Directed MST (Edmonds/Chu-Liu Algorithm)
Key Points
- •A directed minimum spanning arborescence (MSA) is a minimum-cost set of edges that makes every vertex reachable from a chosen root with exactly one incoming edge per non-root vertex.
- •Edmonds/Chu–Liu’s algorithm solves the MSA by picking the cheapest incoming edge for each vertex, contracting any cycles that appear, adjusting edge weights, and recursing on the contracted graph.
- •If no cycle forms after picking minimum incoming edges, those edges already form the optimal arborescence.
- •Cycle contraction preserves optimality by subtracting the chosen in-edge costs from incoming edges to the cycle, ensuring weights remain nonnegative and enabling recursion.
- •The naive implementation runs in O(VE) time; with advanced data structures (e.g., skew/Fibonacci heaps and lazy propagation) it can be improved to roughly O(E log V).

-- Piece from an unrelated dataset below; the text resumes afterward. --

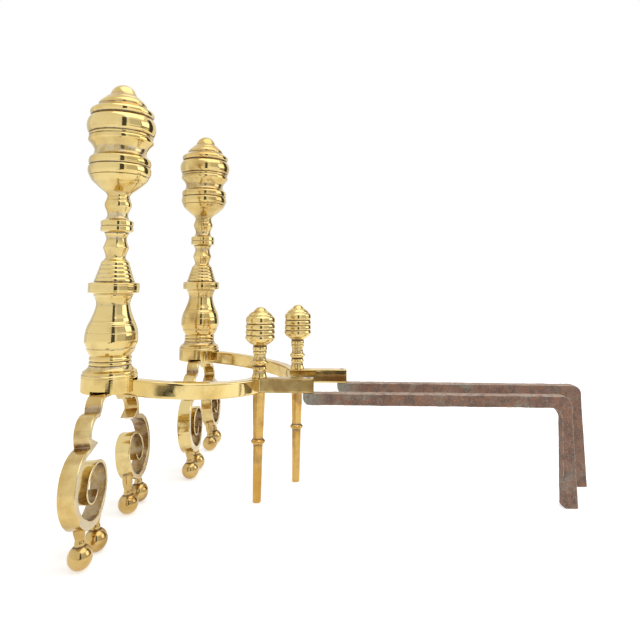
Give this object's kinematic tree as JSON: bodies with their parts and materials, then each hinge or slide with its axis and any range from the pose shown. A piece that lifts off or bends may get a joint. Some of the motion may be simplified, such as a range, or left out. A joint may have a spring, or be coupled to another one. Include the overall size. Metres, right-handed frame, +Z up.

- •You must check that every vertex is reachable from the root in the original graph; otherwise, a directed MSA does not exist.
- •Edmonds’ algorithm works with negative edge weights and parallel edges, but you must be careful with self-loops and weight adjustments during contraction.
- •Applications include optimal broadcast trees, dependency resolution under direction constraints, and network design with one-way links.
Prerequisites
- →Directed graphs and reachability — Understanding directed edges, paths, and reachability is essential to define an arborescence and to pre-check feasibility.
- →Cycle detection — Edmonds requires detecting and contracting directed cycles formed by chosen in-edges.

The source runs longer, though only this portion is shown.